Measurement of SR Ca2+-ATPase activity
The SR membranes from cardiac myocytes were prepared using a modified procedure, as previously described [13]. The cardiac myocytes were homogenized in a buffer containing 300 mmol/L sucrose, 1 mmol/L PMSF, and 20 mmol/L PIPES. The homogenates were centrifuged at 500 g for 20 min and at 25000 g for 60 min to pellet the SR membranes. The SR Ca2+-ATPase activity was measured using a modified method, as previously described [14]. Homogenate protein was added to the solution containing 200 mmol/L KCl, 20 mmol/L HEPES, 10 mmol/L MgCl2, 3 mmol/L PEP, 0.6 mmol/L NADH, 1 mmol/L EGTA, 7.5 U/ml PK, and 5 U/ml LDH (pH 7.0), 2 μM of the Ca2+ ionophore A-23187 (Sigma-Aldrich, St.
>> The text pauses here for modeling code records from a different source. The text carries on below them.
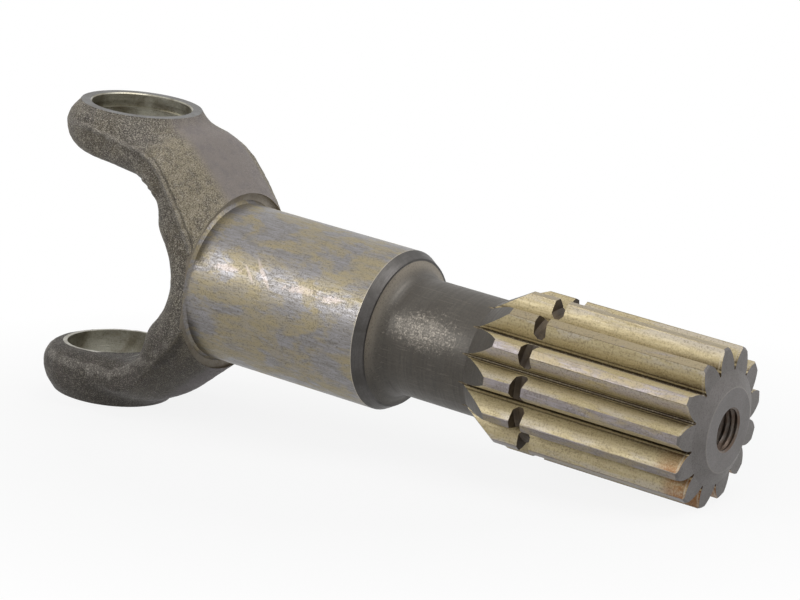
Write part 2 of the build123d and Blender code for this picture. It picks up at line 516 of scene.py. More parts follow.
# %% [markdown]
# ## Rings and a zip
#
# The new wall is a stack of rings of points. The first and the last meet a rim of
# the CAD that has another number of points. So two rings are always closed like a
# zip: the next triangle goes to the ring whose next point comes first.

# %% Cut the thread
COLUMNS = 48
ROWS = 90


def thread_radius(x, turn):
    """Radius of the threaded wall: crests at the hole's radius, roots cut outward."""
    phase = ((thread_start - x) / thread_pitch - turn / (2 * math.pi)) % 1.0
    tooth = max(0.0, 1.0 - abs(phase - 0.5) / 0.42)
    run_in = min(1.0, (thread_start - x) / (0.8 * thread_pitch))
    run_out = min(1.0, max(0.0, (x - thread_end) / thread_pitch - 4.0))
    return hole_radius + thread_depth * tooth * run_in * run_out


def ring_at(x):
    """A ring of new points on the threaded wall."""
    ring = []
    for column in range(COLUMNS):
        turn = -math.pi + 2 * math.pi * (column + 0.5) / COLUMNS
        radius = thread_radius(x, turn)
        ring.append(work.verts.new((x, radius * math.cos(turn), radius * math.sin(turn))))
    return ring


def next_turn(ring, done):
    """The angle of the point that comes after the points of a ring that are done."""
    return round_shaft(ring[(done + 1) % len(ring)]) + 2 * math.pi * ((done + 1) // len(ring))


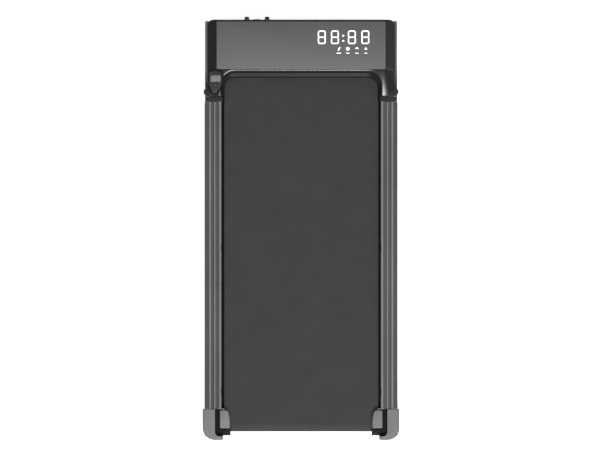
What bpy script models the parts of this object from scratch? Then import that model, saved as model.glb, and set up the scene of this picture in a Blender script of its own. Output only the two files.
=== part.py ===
"""Slim walking pad treadmill: steel frame, belt over two rollers, motor under a front hood.

Metres, +Z up. X runs across, +Y points at the motor hood, and the floor is at Z = 0.
"""

import math

import bmesh
import bpy
from mathutils import Matrix, Vector

MM = 0.001

# Fits
fit = 0.3 * MM  # gap between pieces that touch
edge_steps = 5  # straight pieces in a rounded corner
turn_steps = 24  # sides of a turned piece

# Overall
body_length = 1120 * MM  # hood front to rear caps
body_width = 524 * MM  # over the rear caps
cap_proud = 6.2 * MM  # rear caps past the hood's sides
hood_top = 118 * MM
belt_top = 76 * MM
stub_reach = 8 * MM  # front stubs stand this far out of the hood

# Hood, measured back from its front face
hood_depth = 132 * MM  # front face to the rear crest
hood_wall = 2.5 * MM
hood_skirt = 24 * MM  # height of the hood's lower edge
hood_corner = 25 * MM
cheek_width = 30.8 * MM  # the sloping band beside the top panel
cheek_drop = 30 * MM
panel_margin = 5 * MM  # hood front face to the panel's front edge
panel_thick = 2.7 * MM
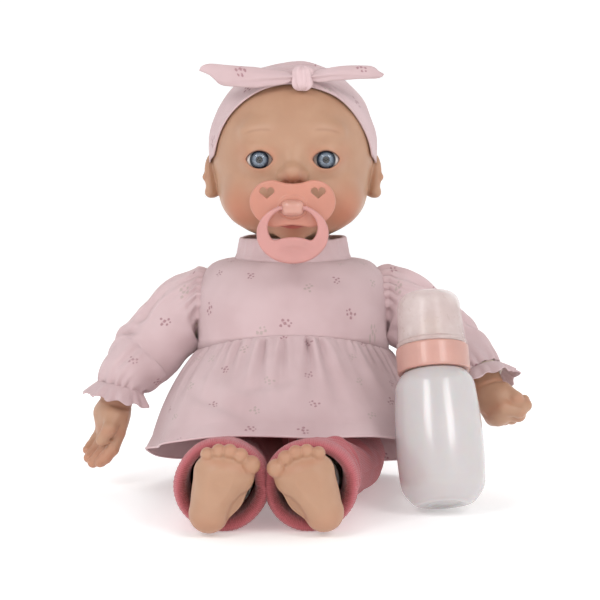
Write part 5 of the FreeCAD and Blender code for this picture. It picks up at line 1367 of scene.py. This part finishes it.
for sideName, side in legs.items():
    def legField(p, side=side):
        x, y, z = p
        hipX, shinX = side["sign"] * 33, side["shin"]
        knee = side["line"][3]
        d = melt(limb(p, (side["sign"] * 28, 4, 20), (hipX, -20, 20), 15.4, 15.2),
                 limb(p, (hipX, -20, 20), knee, 15.2, 15.0), 4)
        d = melt(d, limb(p, knee, (shinX, -108, 22.6), 15.0, 16.4), 4)
        d = melt(d, limb(p, (shinX, -108, 22.6), (shinX, -118, 23), 16.4, 15.0), 3)
        d = np.maximum(d, -126.4 - y)
        ring = np.sqrt((x - shinX) ** 2 + (z - 23) ** 2)
        d = scoop(d, np.sqrt((ring - 16.4) ** 2 + (y + 123.6) ** 2) - 1.0, 1.2)
        return np.maximum(d, -np.maximum(ring - 13.5, y + 111.4))
    edge = side["sign"] * 50
    legPiece = moulded(f"leg_{sideName}_stuffed", legField, (min(edge, side["shin"] - 22), -130, 1),
                       (max(edge, side["shin"] + 22), 24, 44), 1.0, bodyCloth)
    settle(legPiece, f"leg_{sideName}_body", "body_cloth", f"leg_cloth_{sideName}")


def tapeFinish():
    finish = Finish("hook_tape", Sheen_Weight=0.4, Specular_IOR_Level=0.2)
    across, _, up = finish.split(finish.place())
    loops = (across * 6000.0).sine() * (up * 6000.0).sine()
    finish.feed("Base Color", finish.mix(finish.noise(300, 3), tint(222, 204, 204), tint(238, 226, 226)))
    finish.feed("Roughness", 0.85 + 0.1 * finish.noise(500, 2))
    finish.bump(loops + finish.noise(900, 3) * 2.0, 0.0004, 0.9)
    return finish


tapeLow, tapeHigh = np.array(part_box("dress_tape")) / mm


def tapeSurface(u, v):
    # a strip that follows the inside of the dress's back
    x = tapeLow[0] + 0.6 + (tapeHigh[0] - tapeLow[0] - 1.2) * u
    z = tapeLow[2] + 0.6 + (tapeHigh[2] - tapeLow[2] - 1.2) * v
    inside = 1 - (x / 52.9) ** 2 - ((z - 75) / 60.9) ** 2
    y = 10 + 38.9 * np.sqrt(inside) - 1.4 + 0.12 * np.sin(u * 40) * np.sin(v * 44)
    return x, y, z


tapePiece = cloth("dress_tape_strip", tapeSurface, 40, 44, tapeFinish(), (15, 17), False, 1.2)
settle(tapePiece, "torso", "hook_tape", "dress_tape")
print("stuffed body made")

# finishes of the parts inside


def metalFinish(name, light, dark, roughness, metallic=1.0):
    finish = Finish(name)
    finish.feed("Base Color", finish.mix(finish.noise(220, 4).between(0.3, 0.7), dark, light))
    finish.feed("Metallic", metallic - 0.05 * finish.noise(90, 2))
    finish.feed("Roughness", roughness + 0.18 * (finish.noise(700, 3) - 0.5))
    finish.bump(finish.noise(1200, 2), 0.00003, 0.4)
    return finish


def boardFinish():
    # solder mask with plain tracks under it
    finish = Finish("board_green", Coat_Weight=0.3)
    across, _, up = finish.split(finish.place())
    tracks = ((across * 1500.0).sine() * (up * 700.0).sine()).between(0.25, 0.45)
    finish.feed("Base Color", finish.mix(tracks * 0.6, tint(22, 84, 44), tint(58, 128, 74)))
    finish.feed("Roughness", 0.32 + 0.1 * finish.noise(300, 2))
    finish.bump(tracks, 0.00008, 0.7)
    return finish


def batteryFinish():
    # a plain wrapped jacket with a lighter band round each cell's end
    finish = Finish("battery", Coat_Weight=0.4)
    across, _, _ = finish.split(finish.place())
    bandMask = (across * across * 1000.0).between(0.317, 0.331)
    finish.feed("Base Color", finish.mix(bandMask, tint(64, 76, 92), tint(186, 160, 112)))
    finish.feed("Metallic", 0.2 + 0.5 * bandMask)
    finish.feed("Roughness", 0.3 + 0.12 * finish.noise(200, 3))
    finish.bump(finish.noise(800, 2), 0.00002, 0.4)
    return finish


innerFinishes = [
    (plasticFinish("white_plastic", tint(236, 233, 228), 0.42, 0.05, 0.05, 0.00005, 0.96),
     ["mouth_cup", "sound_case_front", "sound_case_rear", "battery_door"]),
    (plasticFinish("black_plastic", tint(38, 38, 40), 0.4, 0.1, 0.0, 0.00005, 0.8),
     ["mouth_reed_switch", "speaker", "switch_knob"]),
    (plasticFinish("lead_red", tint(170, 34, 30), 0.45, 0.2, 0.05, 0.00003, 0.85),
     ["head_lead", "torso_lead"]),
    (plasticFinish("nylon_tie", tint(234, 232, 226), 0.35, 0.2, 0.1, 0.00003, 0.95),
     ["neck_tie", "arm_tie_left", "arm_tie_right", "leg_tie_left", "leg_tie_right"]),
    (metalFinish("steel", tint(196, 196, 198), tint(150, 150, 154), 0.3),
     ["case_screws", "battery_contacts", "pacifier_magnet", "bottle_magnet"]),
    (batteryFinish(), ["batteries"]), (boardFinish(), ["circuit_board"]),
    (siliconeClear, ["pacifier_teat", "bottle_teat"])]
for finish, nodes in innerFinishes:
    for node in nodes:
        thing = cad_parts[node]
        if thing.material_slots:
            for slot in thing.material_slots:
                slot.material = finish.material
        else:
            thing.data.materials.append(finish.material)
print("inner parts finished")

# camera, light and floor

view = dict(aim=(0.0042, 0.0, 0.1104), away=1.2, lift=5.0, lens=120.0)
camera = bpy.data.objects.new("camera", bpy.data.cameras.new("camera"))
camera.data.lens = view["lens"]
camera.data.sensor_width = 36
camera.data.clip_end = 20
rise = math.radians(view["lift"])
camera.location = (view["aim"][0], view["aim"][1] - view["away"] * math.cos(rise),
                   view["aim"][2] + view["away"] * math.sin(rise))
camera.rotation_euler = (math.pi / 2 - rise, 0, 0)
bpy.context.scene.collection.objects.link(camera)
bpy.context.scene.camera = camera
bpy.context.scene.view_settings.view_transform = "Standard"

studio = dict(sky=0.42, floor=tint(250, 250, 250),
              lamps=[("key_left", (-0.75, -1.15, 1.05), 0.5, 5.2),
                     ("key_right", (0.75, -1.15, 1.05), 0.5, 4.8),
                     ("back_light", (0.0, 1.1, 1.3), 0.9, 5)])


def lightStudio():
    world = bpy.data.worlds.new("soft_room")
    bpy.context.scene.world = world
    world.use_nodes = True
    sky = world.node_tree.nodes["Background"]
    sky.inputs["Color"].default_value = (1, 1, 1, 1)
    sky.inputs["Strength"].default_value = studio["sky"]
    for name, at, size, power in studio["lamps"]:
        lamp = bpy.data.lights.new(name, "AREA")
        lamp.size = size
        lamp.energy = power
        thing = bpy.data.objects.new(name, lamp)
        thing.location = at
        away = [a - b for a, b in zip((0, 0, 0.12), at)]
        flat = math.hypot(away[0], away[1])
        thing.rotation_euler = (math.atan2(flat, -away[2]), 0, math.atan2(away[1], away[0]) - math.pi / 2)
        bpy.context.scene.collection.objects.link(thing)


def layFloor():
    # a pale floor that curves up into a backdrop all round
    finish = Finish("studio_paper", Roughness=0.9)
    finish.feed("Base Color", finish.mix(finish.noise(3, 2), studio["floor"], tint(253, 253, 253)))
    finish.shader.inputs["Emission Color"].default_value = (1, 1, 1, 1)
    finish.shader.inputs["Emission Strength"].default_value = 0.25
    reach = [0, 0.3, 0.6, 1.0, 1.6, 2.2, 2.7, 3.0, 3.15, 3.2, 3.2]
    height = [0, 0, 0, 0, 0, 0, 0.05, 0.2, 0.5, 1.0, 3.0]
    count = 96
    angle = np.linspace(0, 2 * math.pi, count, endpoint=False)
    rings = [np.stack([r * np.cos(angle), r * np.sin(angle), np.full(count, h)], -1) for r,
             h in zip(reach, height)]
    j, i = np.meshgrid(np.arange(len(reach) - 1), np.arange(count), indexing="ij")
    k = (i + 1) % count
    faces = np.stack([j * count + i, j * count + k, (j + 1) * count + k, (j + 1) * count + i],
                     -1).reshape(-1, 4)
    floor = finished("studio_floor", np.concatenate(rings) / mm, faces, finish)
    tidy(floor)


lightStudio()
layFloor()

print("scene made")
Louis, MO, USA). NADH was measured using a photometer (DU-640, Beckman Instruments, Inc., Fullerton, CA, USA) with a wavelength of 340 nm at 37°C, and the reaction was started with 1 mmol/L Na2ATP. Absorbance changes were monitored for 3 min. The Ca2+ ionophore was added to prevent intraluminal Ca2+ accumulation in SR, which is inhibitory to Ca2+-ATPase activity [15]. All experiments were performed in triplicate. SERCA2 activity was calculated in nanomoles of ATP per milligram of protein per minute from the change of absorption at 340 nm divided by the extinction coefficient of NADH, in milligrams of protein per minute. Basal activity was measured in Ca2+-free buffer in the presence of EGTA (4 mmol/L), followed by increasing Ca2+ concentrations.
Western blotting
The cells were rinsed with cold PBS and then scraped in ice-cold lysis buffer with protease and phosphatase Inhibitor Cocktail (Roche, Meylan, France). The protein concentration was assessed using a BCA Protein assay (Pierce, Rockford, IL, USA). Then, an equal amount of protein was separated using a 4-20% SDS-PAGE and transferred to PVDF membranes (Hybond, Amersham, Arlington Heights, IL, USA). The blots were incubated with the appropriate antibodies, including anti-SERCA2a, anti–phospho-PLN (serine-16, threonine-17) and anti-PLN (Santa Cruz Blotechnology, CA, USA). The signals were detected using Super Signal Immobilon Western Chemiluminescent HRP Substrate (Millipore, France) and quantified by densitometry using the Image analysis system (Bio-Tanon, Shanghai, China). The data were normalized using β-actin to ensure equal loading and were expressed as a ratio of the experimental group to the control group.
cAMP assay
The concentration of cellular cAMP was carried out using the cAMP-Glo assay kit (Promega, Madison, WI, USA). Briefly, cells were cultured in poly-D-lysine-coated, white, clear-bottom 96-well plates (Greiner, Stonehouse, UK) in a density of 104 cells/well. Cells were lysed to release cAMP, and then the cAMP Detection Solution, which contains protein kinase A (PKA) and kinase substrate (Leu-Arg-Arg-Ala-Ser-Leu-Gly), is added. The Kinase-Glo Reagent is next added to terminate the PKA reaction and detect the remaining ATP via a luciferase reaction. Plates are read using a microplate-reading luminometer (Synergy 2, BioTek, Winooski, VT, US). Relative luminescence output is inversely proportional to cAMP levels.
PKA assay
Protein kinase A (PKA) activity was performed using the ProFluor PKA assay kit (Promega, Madison, WI, USA). Briefly, cell lysates were added to the reaction buffer containing a bisamide rhodamine 110 peptide substrate and were incubated for 30 min at 25°C. The reaction was stopped by adding the termination buffer, which contained a protease that removes amino acids specifically from the non-phosphorylated substrate and results in the production of highly fluorescent rhodamine 110. Thus, the fluorescence intensity is inversely correlated with kinase activity. PKA activity was determined from the fluorescence intensity of the nonphosphorylated substrate using a Synergy 2 microplate-reader (BioTek, Winooski, VT, US).
Statistics
Data are presented as the mean ± standard error of mean (SEM). The intergroup variation between various groups was measured by one-way analysis of variance (ANOVA) with Bonferroni’s post hoc test. Results were considered statistically significant when P values blow 0.05. Data were analyzed using Statistical Package for Social Science (SPSS, Chicago, IL, USA) software version 14.0 for Microsoft Windows.